■ Given instruction:
Filter for the word "behind" and keep each matching line.

■ Dataset section:
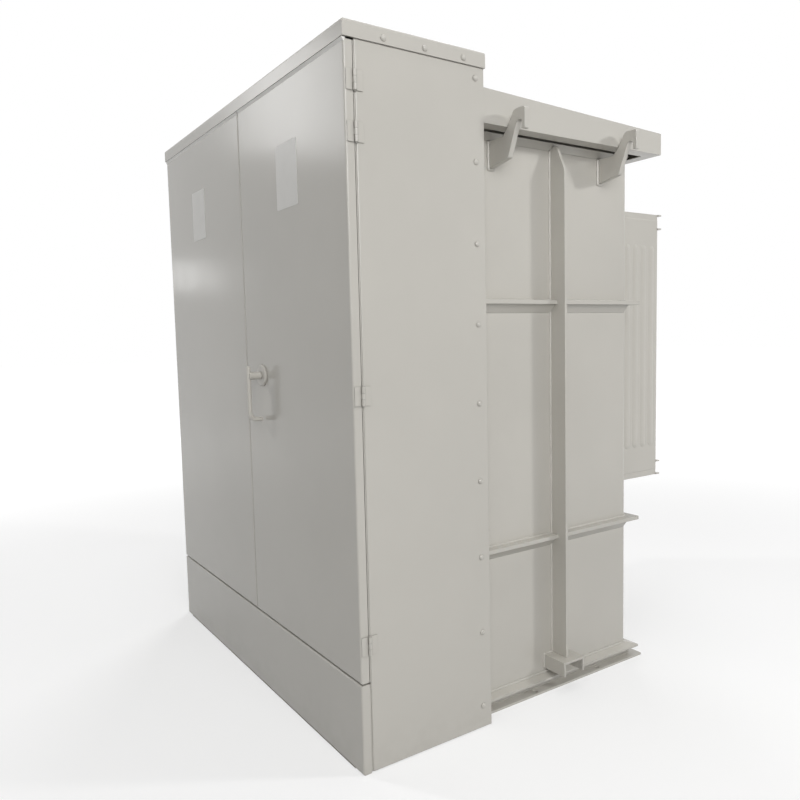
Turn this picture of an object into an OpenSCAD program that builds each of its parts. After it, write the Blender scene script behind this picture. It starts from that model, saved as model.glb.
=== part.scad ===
// Cabinet-type oil transformer on a flat base: terminal cabinet, tank behind it, radiators at the back.
// The front faces -Y, +Z is up, and the origin is on the floor under the middle of the whole unit.

/* [Cabinet] */
// Width across the side panels
cab_w = 1470; // [1200:10:2000]
// Door face to the back edge of the side panels
cab_d = 446; // [350:1:700]
// Floor to the underside of the roof's lip
cab_h = 1900; // [1700:10:2300]
// Sheet thickness of doors, panels and roof
sheet = 3; // [2:0.5:4]
// Depth of the folds round the doors and the kick panel
fold = 25; // [20:1:40]
// Outer radius of the folds
fold_r = 5; // [4.5:0.5:8]
// Width of the seams round the doors
seam = 5; // [5:0.5:10]
// Floor to the middle of the seam under the doors
kick_h = 250; // [150:5:400]
// Width of the right-hand door, side face to centre seam
right_door_w = 694; // [560:1:760]
// Height of the side panel's lower edge above the floor
panel_lift = 3; // [1:1:20]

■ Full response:
Turn this picture of an object into an OpenSCAD program that builds each of its parts. After it, write the Blender scene script behind this picture. It starts from that model, saved as model.glb.
// Cabinet-type oil transformer on a flat base: terminal cabinet, tank behind it, radiators at the back.